An altogether other solution would be to implement a PS/2 keyboard interface, and interface that to the Z80 using I/O requests.
I tend to prefer the first method, as more "pure" way to do it, without using things that are already becoming hard to get now (PS/2 keyboards) and will become impossible to get in the future.
the simplest method is catching I/O requests that want to output sound, and use the propellers sound output method (PWM) to output it directly to an DAC. Another method is to emulate a PSG, such as the AY-3-8910, interfaced using I/O request handling.
19 June, 2018 Started working on a new schematic
Because I think the schematic will be too big for a "flat file" (single sheet) schematic, even on an A3 sheet, I have now split the schematic into two sheets. A main sheet (with the propeller chip), and (for now) one sub sheet, containing the Z80 8-bit CPU, and the (128K) RAM chip, both running on a separate +5V supply.
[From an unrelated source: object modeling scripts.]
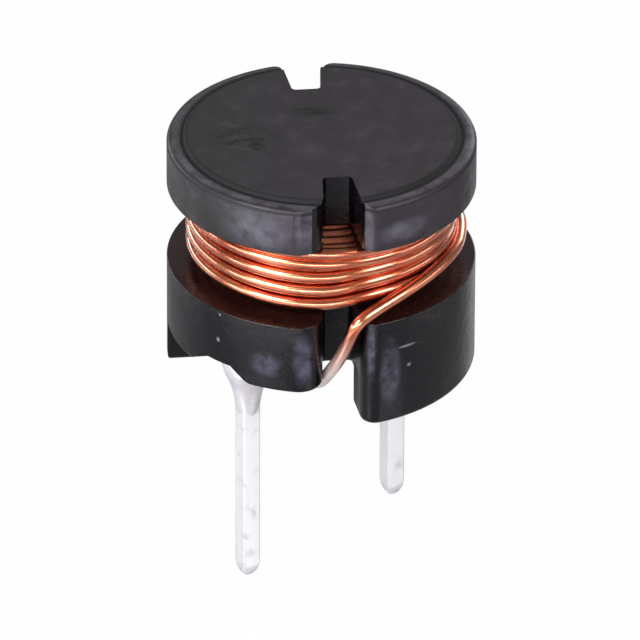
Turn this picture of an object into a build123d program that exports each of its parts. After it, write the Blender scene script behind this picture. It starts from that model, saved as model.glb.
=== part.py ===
from build123d import *
import os
from math import atan2, cos, hypot, radians, sin, sqrt, tan

# A radial power inductor: a wound ferrite drum core on two terminal pins. All sizes are in millimetres.
# +Z points up along the core's axis. The origin is the centre of the seating plane, on which the feet stand,
# and the pins stand on the X axis. The core looks the same after half a turn about Z.

# Drum core
body_diameter = 7.15
flange_thickness = 1.245
flange_bevel_width = 0.445
flange_bevel_drop = 0.185
flange_bevel_bulge = 0.015
window_height = 1.93
post_diameter = 3.6
base_thickness = 2.68
base_top_edge_radius = 0.06

# Feet and recess under the base
foot_height = 0.94
foot_width = 1.07
foot_sweep = 90.0
foot_edge_radius = 0.15
recess_edge_radius = 0.12

# Notches, cut through the flange and the base in the same plan
notch_angle = 49.1
notch_inner_distance = 2.09
notch_inner_width = 0.67
notch_wall_taper = 5.2
notch_offset = 0.11
notch_inner_radius = 0.12
notch_trailing_radius = 0.55
notch_leading_radius = 0.35

# Channel under the base, over the pins
channel_mouth_width = 1.9
channel_ceiling_width = 0.84
channel_depth = 0.38

# Terminal pins
pin_spacing = 5.0
pin_side = 0.45
pin_edge_radius = 0.05
pin_turn = -17.0
pin_protrusion = 4.90
pin_tip_length = 0.38
pin_tip_width = 0.2
pin_hole_depth = 1.0
pin_hole_clearance = 0.02

# Enamelled wire and its layers on the post, counted from the post outwards
wire_diameter = 0.30
layer_turns = (6, 5, 5, 4, 4)
post_clearance = 0.02
inner_layer_margin = 0.015
outer_layer_low = 0.44
outer_layer_high = 1.46

# Both leads
lead_clearance = 0.02
pin_end_gap = 0.02

# Start lead, straight down its notch
start_lead_distance = 2.28
start_lead_offset = 0.10
start_lead_rise = 0.30
start_lead_bend = 0.30

# Finish lead, in the groove between the two lowest outer turns. Angles are measured from its notch.
lead_start_angle = 154.0
lead_peel_angle = 42.0
lead_sink_angle = 19.0
lead_sink_rise = 0.20
lead_groove_steps = 3
lead_step_angle = 28.0
lead_groove_bend = 2.6
lead_peel_bend = 2.0
lead_sink_bend = 0.35

# Finish lead in its notch: how far each corner lies in from the rim, and sideways from the notch's direction
lead_edge_inset = 0.03
lead_edge_offset = 0.46
lead_wall_inset = 0.16
lead_wall_offset = 0.20
lead_wall_drop = 0.62
lead_low_inset = 0.63
lead_low_offset = -0.06
lead_low_rise = 0.32
lead_level_inset = 0.75
lead_level_offset = -0.08
lead_notch_bend = 0.5
lead_level_bend = 0.18

# Solder joints
solder_reach = 0.38
solder_waist = 0.60
solder_waist_drop = 0.50
solder_root_margin = 0.01
solder_hollow_share = 0.33
solder_bulge_share = 0.10

body_radius = body_diameter / 2
wire_radius = wire_diameter / 2
flange_bottom = base_thickness + window_height
flange_top = flange_bottom + flange_thickness
channel_ceiling = foot_height + channel_depth
pin_top = channel_ceiling + pin_hole_depth
pin_corner_radius = (pin_side / 2 - pin_edge_radius) * sqrt(2) + pin_edge_radius
lead_level = foot_height - wire_radius - lead_clearance
start_angle = notch_angle
finish_angle = notch_angle + 180
notch_angles = (start_angle, finish_angle)


def polar(distance, angle, height=0.0):
    """The point at a distance from the core's axis, at an angle in degrees from +X."""
    return Vector(distance * cos(radians(angle)), distance * sin(radians(angle)), height)


def beside_notch(outward, sideways, angle, height=0.0):
    """The point that lies outward along a notch's direction and sideways from it, anticlockwise."""
    return polar(outward, angle, height) + polar(sideways, angle + 90)


def seen_from_notch(point, angle):
    """How far a point lies outward along a notch's direction, and sideways from it."""
    distance = hypot(point.X, point.Y)
    turn = atan2(point.Y, point.X) - radians(angle)
    return distance * cos(turn), distance * sin(turn)


def core_plan():
    """The outline that the flange and the base share: a disc with two notches, its corners rounded."""
    run = body_radius - notch_inner_distance + notch_inner_width
    inner_half = notch_inner_width / 2
    outer_half = inner_half + run * tan(radians(notch_wall_taper))
    far = notch_inner_distance + run
    slot = Polygon(
        (notch_inner_distance, notch_offset - inner_half),
        (far, notch_offset - outer_half),
        (far, notch_offset + outer_half),
        (notch_inner_distance, notch_offset + inner_half),
        align=None,
    )
    plan = Circle(body_radius) - [Rot(0, 0, angle) * slot for angle in notch_angles]
    halfway = (notch_inner_distance + body_radius) / 2
    inner, trailing, leading = [], [], []
    for corner in plan.vertices():
        for angle in notch_angles:
            outward, sideways = seen_from_notch(corner, angle)
            if outward < 0 or abs(sideways - notch_offset) > outer_half:
                continue
            at_rim = leading if sideways > notch_offset else trailing
            side = at_rim if outward > halfway else inner
            side.append(corner)
    plan = fillet(inner, notch_inner_radius)
    trailing = [plan.vertices().sort_by_distance(corner)[0] for corner in trailing]
    plan = fillet(trailing, notch_trailing_radius)
    leading = [plan.vertices().sort_by_distance(corner)[0] for corner in leading]
    return fillet(leading, notch_leading_radius)


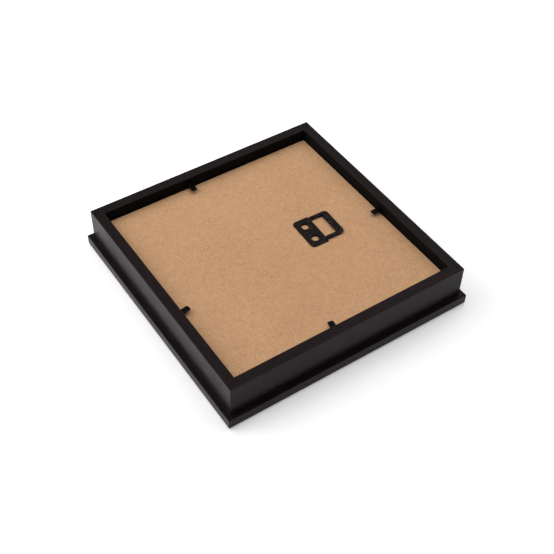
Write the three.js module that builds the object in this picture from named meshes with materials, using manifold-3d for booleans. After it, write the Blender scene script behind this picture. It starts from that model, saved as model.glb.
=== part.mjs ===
// A square shadow box with a mitred frame, lying on its front with its back up.
// Units are millimetres. The front face is on z = 0 and the back rim is the highest face.
// The rail on the +X side is the top one when the box hangs on a wall.
import * as THREE from 'three';
import { mergeVertices } from 'three/addons/utils/BufferGeometryUtils.js';
import Module from 'manifold-3d';

// Frame
const BOX_SIDE = 250; // across the deep walls, outside
const DEPTH = 46; // front face to back rim
const WALL = 10; // thickness of the deep walls, and width of the back rim
const LIP_PROJECTION = 5; // how far the front lip stands out past the walls
const LIP_HEIGHT = 12; // front face to the ledge
const RABBET = 5; // how far the lip reaches in under the glass
const RABBET_HEIGHT = 5; // front face to the seat of the glass
const FRONT_RADIUS = 2.5; // rounding of the outer front edge
const EDGE_RADIUS = 0.8; // rounding of the other edges
const FIT_GAP = 0.3; // clearance between neighbouring pieces
const ARC_STEPS = 4;

// Pieces stacked in the box, from the front to the back
const PANE_THICKNESS = 2;
const SPACER_THICKNESS = 4;
const SPACER_HEIGHT = 21.8;
const CARD_THICKNESS = 1;
const BOARD_THICKNESS = 3;
const PANE_PLAY = 0.75; // pane and spacers to the wall, on each side
const BOARD_PLAY = 1; // card and backboard to the wall, on each side

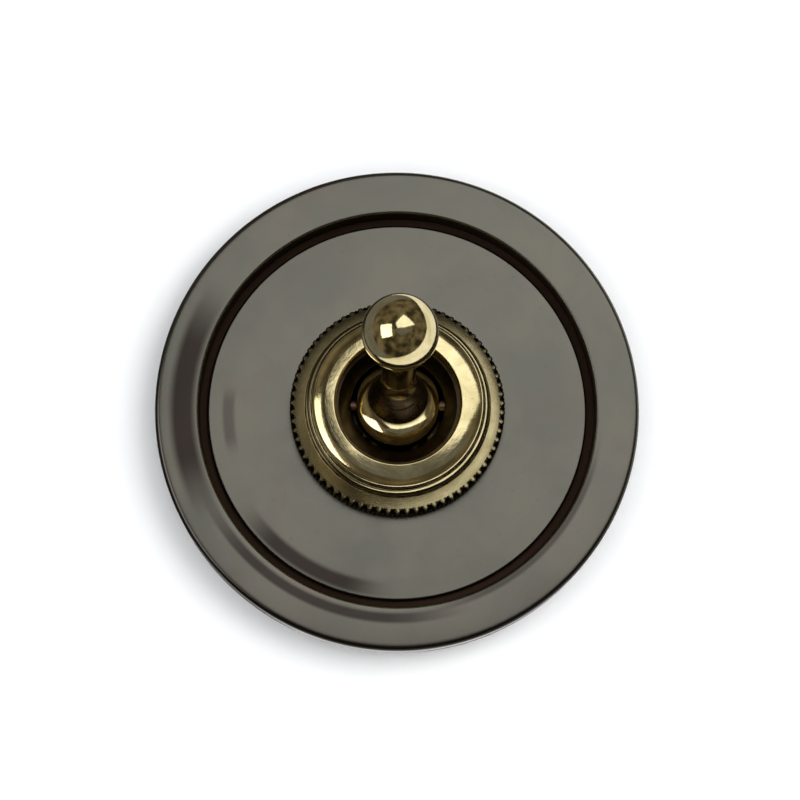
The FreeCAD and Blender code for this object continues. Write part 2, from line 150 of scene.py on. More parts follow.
def arc(start, middle, end, steps):
    """Points of the circular arc through three (radius, depth) points, without its last point."""
    ax, ay = start
    bx, by = middle
    cx, cy = end
    d = 2 * (ax * (by - cy) + bx * (cy - ay) + cx * (ay - by))
    sa, sb, sc = ax * ax + ay * ay, bx * bx + by * by, cx * cx + cy * cy
    centre = Vector(((sa * (by - cy) + sb * (cy - ay) + sc * (ay - by)) / d,
                     (sa * (cx - bx) + sb * (ax - cx) + sc * (bx - ax)) / d))
    first, last = Vector(start) - centre, Vector(end) - centre
    turn = first.angle_signed(last)
    if first.angle_signed(Vector(middle) - centre) * turn < 0:
        turn -= math.copysign(TURN, turn)
    return [(*(centre + Matrix.Rotation(-turn * k / steps, 2) @ first), 0) for k in range(steps)]


# ---------------------------------------------------------------- meshes

def lathe(outline, segments, shape=None):
    """Closed bmesh turned about the Y axis from (radius, depth) points.

    shape(r, depth, angle) may give a point another radius.
    """
    bm = bmesh.new()
    rings = []
    for r, depth in outline:
        if r < 1e-6:
            rings.append([bm.verts.new((0, -depth * MM, 0))])
            continue
        ring = []
        for k in range(segments):
            angle = TURN * k / segments
            rr = shape(r, depth, angle) if shape else r
            ring.append(bm.verts.new((rr * MM * math.cos(angle), -depth * MM, rr * MM * math.sin(angle))))
        rings.append(ring)
    for a, b in zip(rings, rings[1:] + rings[:1]):
        for k in range(segments):
            n = (k + 1) % segments
            corners = [a[k % len(a)], a[n % len(a)], b[n % len(b)], b[k % len(b)]]
            corners = list(dict.fromkeys(corners))
            if len(corners) > 2:
                bm.faces.new(corners)
    bmesh.ops.recalc_face_normals(bm, faces=bm.faces)
    return bm


def cylinder(r, start, end):
    """Bmesh cylinder between two points in millimetres, for use as a cutter."""
    start, end = Vector(start) * MM, Vector(end) * MM
    bm = bmesh.new()
    way = end - start
    place = Matrix.Translation((start + end) / 2) @ way.to_track_quat("Z", "Y").to_matrix().to_4x4()
    bmesh.ops.create_cone(bm, cap_ends=True, segments=COARSE, radius1=r * MM, radius2=r * MM,
                          depth=way.length, matrix=place)
    return bm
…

Z80 and propeller share the data-bus, using a resistor divider, (on each data-line) which divides 5V data signals to about 3V for the 3V3 powered, and not 5V tolerant Propeller chip, while 3V3 ViH propeller data reaches the Z80 essentially unmitigated (and so satisfies its ViH levels). when the propeller needs to set up addresses to the RAM chip, or wants to read which I/O address the Z80 tries to access, interface logic takes care of that, which logic is 5V tolerant, and also acts like logic level translators.